Those kids are being used by anti-gun groups who are paying
to put them on the news and paint their signs, etc. Probably
writing their speeches, too. That is why they keep attacking
the NRA rather than coming up with new ideas or talking about
why the FBI and the BCSO failed to do their jobs.
I grew up in the country generally, and had a gun since about age 7, and we had so many we didn't even worry about some out in the barn rusting. I guess we had around 17 or so as I tried to remember a while back.
I don't think we had that bumber sticker "You'll have to pry my gun from my cold dead fingers." but I remember we admired and waved at those that did.
See?
Our pickup rack had a rifle or two in it normally, and usually there was a handgun on the floorboard.
Our prize gun was a 30-06 Norma Magnum, with a shells that looks sorta like a small artillery piece. Fun to shoot that cannon!
Get the picture of how I see guns?
Ok, consider this then:
As I opened the CT scan last week to read the next case, I was baffled. The history simply read “gunshot wound.” I have been a radiologist in one of the busiest trauma centers in the nation for 13 years, and have diagnosed thousands of handgun injuries to the brain, lung, liver, spleen, bowel, and other vital organs.
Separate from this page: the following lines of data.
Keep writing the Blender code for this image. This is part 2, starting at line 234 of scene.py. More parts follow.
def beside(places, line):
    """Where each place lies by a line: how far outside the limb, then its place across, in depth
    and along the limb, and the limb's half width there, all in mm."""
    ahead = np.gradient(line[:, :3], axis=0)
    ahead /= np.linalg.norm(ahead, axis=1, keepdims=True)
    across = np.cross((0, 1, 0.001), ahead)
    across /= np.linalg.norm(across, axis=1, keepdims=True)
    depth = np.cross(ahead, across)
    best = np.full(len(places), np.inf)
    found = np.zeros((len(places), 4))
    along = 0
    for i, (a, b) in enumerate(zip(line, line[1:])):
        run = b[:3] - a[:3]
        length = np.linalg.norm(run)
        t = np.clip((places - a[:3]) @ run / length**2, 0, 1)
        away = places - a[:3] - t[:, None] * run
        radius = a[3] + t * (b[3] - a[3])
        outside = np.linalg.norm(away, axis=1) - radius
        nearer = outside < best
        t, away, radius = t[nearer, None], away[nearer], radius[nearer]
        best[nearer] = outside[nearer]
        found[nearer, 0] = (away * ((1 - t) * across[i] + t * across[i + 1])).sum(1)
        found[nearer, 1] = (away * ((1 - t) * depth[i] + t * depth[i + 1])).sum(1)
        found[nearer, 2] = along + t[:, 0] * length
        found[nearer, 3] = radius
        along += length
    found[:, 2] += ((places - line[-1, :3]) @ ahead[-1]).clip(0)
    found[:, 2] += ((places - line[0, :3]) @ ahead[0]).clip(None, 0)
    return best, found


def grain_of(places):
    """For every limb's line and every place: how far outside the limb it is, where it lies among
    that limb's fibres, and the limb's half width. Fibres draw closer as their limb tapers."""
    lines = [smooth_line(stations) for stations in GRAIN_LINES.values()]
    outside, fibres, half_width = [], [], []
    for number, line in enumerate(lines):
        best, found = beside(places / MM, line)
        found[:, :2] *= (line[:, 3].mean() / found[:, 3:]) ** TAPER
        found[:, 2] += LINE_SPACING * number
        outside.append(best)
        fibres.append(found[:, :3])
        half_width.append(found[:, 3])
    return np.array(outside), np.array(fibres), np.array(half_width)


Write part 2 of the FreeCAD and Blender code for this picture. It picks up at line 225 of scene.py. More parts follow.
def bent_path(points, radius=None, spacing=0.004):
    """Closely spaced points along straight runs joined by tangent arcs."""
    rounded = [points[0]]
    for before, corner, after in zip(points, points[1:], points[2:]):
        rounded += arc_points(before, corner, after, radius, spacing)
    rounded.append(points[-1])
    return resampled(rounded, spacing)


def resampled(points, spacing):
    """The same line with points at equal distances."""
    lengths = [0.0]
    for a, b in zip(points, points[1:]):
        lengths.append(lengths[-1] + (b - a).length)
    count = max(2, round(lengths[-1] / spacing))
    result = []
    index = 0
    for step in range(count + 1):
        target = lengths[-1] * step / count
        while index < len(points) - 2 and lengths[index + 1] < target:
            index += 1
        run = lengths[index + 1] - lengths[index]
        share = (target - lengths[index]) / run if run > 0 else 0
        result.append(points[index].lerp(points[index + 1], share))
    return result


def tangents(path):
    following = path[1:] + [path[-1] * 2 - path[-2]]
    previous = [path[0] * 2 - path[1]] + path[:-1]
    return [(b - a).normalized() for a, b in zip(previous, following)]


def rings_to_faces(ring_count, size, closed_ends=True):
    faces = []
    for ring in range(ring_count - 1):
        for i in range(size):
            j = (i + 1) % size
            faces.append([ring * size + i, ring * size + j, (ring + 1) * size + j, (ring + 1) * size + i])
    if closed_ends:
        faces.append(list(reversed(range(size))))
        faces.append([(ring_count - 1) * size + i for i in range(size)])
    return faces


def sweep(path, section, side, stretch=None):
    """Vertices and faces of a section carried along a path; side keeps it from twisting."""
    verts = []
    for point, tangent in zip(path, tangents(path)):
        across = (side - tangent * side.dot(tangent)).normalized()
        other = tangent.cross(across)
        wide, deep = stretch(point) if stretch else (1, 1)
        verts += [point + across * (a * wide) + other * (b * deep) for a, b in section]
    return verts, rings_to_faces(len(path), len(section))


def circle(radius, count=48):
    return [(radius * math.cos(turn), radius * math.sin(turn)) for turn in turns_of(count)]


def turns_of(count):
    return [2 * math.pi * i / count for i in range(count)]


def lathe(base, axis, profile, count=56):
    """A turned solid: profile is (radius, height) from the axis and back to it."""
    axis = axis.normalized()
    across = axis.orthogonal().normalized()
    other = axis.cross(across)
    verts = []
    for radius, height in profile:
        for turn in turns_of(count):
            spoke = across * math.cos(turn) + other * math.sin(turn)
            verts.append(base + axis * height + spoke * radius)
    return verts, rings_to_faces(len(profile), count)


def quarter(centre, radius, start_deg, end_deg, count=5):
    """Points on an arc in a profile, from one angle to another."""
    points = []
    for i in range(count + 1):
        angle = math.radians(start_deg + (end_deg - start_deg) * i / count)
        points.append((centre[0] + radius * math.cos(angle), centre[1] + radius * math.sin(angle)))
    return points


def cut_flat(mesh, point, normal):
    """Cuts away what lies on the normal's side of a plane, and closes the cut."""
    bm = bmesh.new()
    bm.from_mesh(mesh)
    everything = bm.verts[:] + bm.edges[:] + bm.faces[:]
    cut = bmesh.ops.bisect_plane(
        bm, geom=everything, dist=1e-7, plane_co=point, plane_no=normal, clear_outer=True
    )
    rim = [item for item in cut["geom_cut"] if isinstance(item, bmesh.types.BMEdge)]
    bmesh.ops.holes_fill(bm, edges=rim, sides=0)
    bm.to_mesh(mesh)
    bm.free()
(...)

I thought that I knew all that I needed to know about gunshot wounds, but the specific pattern of injury on my computer screen was one that I had seen only once before.
In a typical handgun injury that I diagnose almost daily, a bullet leaves a laceration through an organ like the liver. To a radiologist, it appears as a linear, thin, grey bullet track through the organ. There may be bleeding and some bullet fragments.
I was looking at a CT scan of one of the victims of the shooting at Marjory Stoneman Douglas High School, who had been brought to the trauma center during my call shift. The organ looked like an overripe melon smashed by a sledgehammer, with extensive bleeding. How could a gunshot wound have caused this much damage?
The reaction in the emergency room was the same. One of the trauma surgeons opened a young victim in the operating room, and found only shreds of the organ that had been hit by a bullet from an AR-15, a semi-automatic rifle which delivers a devastatingly lethal, high-velocity bullet to the victim. There was nothing left to repair, and utterly, devastatingly, nothing that could be done to fix the problem. The injury was fatal.
A year ago, when a gunman opened fire at the Fort Lauderdale airport with a 9mm semiautomatic handgun, hitting 11 people in 90 seconds, I was also on call. It was not until I had diagnosed the third of the six victims who were transported to the trauma center that I realized something out-of-the-ordinary must have happened. The gunshot wounds were the same low velocity handgun injuries as those I diagnose every day; only their rapid succession set them apart. And all six of the victims who arrived at the hospital that day survived.
Routine handgun injuries leave entry and exit wounds and linear tracks through the victim's body that are roughly the size of the bullet. If the bullet does not directly hit something crucial like the heart or the aorta, and they do not bleed to death before being transported to our care at a trauma center, chances are, we can save the victim. The bullets fired by an AR-15 are different; they travel at higher velocity and are far more lethal. The damage they cause is a function of the energy they impart as they pass through the body. A typical AR-15 bullet leaves the barrel traveling almost three times faster than, and imparting more than three times the energy of, a typical 9mm bullet from a handgun. An AR-15 rifle outfitted with a magazine with 50 rounds allows many more lethal bullets to be delivered quickly without reloading.
What I Saw Treating the Victims From Parkland Should Change the Debate on Guns
From this, I think that unlike a self-defense weapon that simply stops someone, this bullet is designed to reliably kill instead of only stopping. It's not for self-defense, like a shotgun or pistol -- which reliably defend, but instead this gun is intended to kill.
It's for war or murder, either. Not self-defense. People defend their homes, etc., with pistols and shotguns.
Brother, let me tell you, I don't trust the NRA anymore. They are lying, over and over, when they try to suggest that any gun laws is "trying to take our guns away". That's clear lying.
Don't side with lying. But more,
don't even allow it to appear as if you are -- this is the instruction to us as Christians in Paul's epistles, that we not even appear to be doing wrong.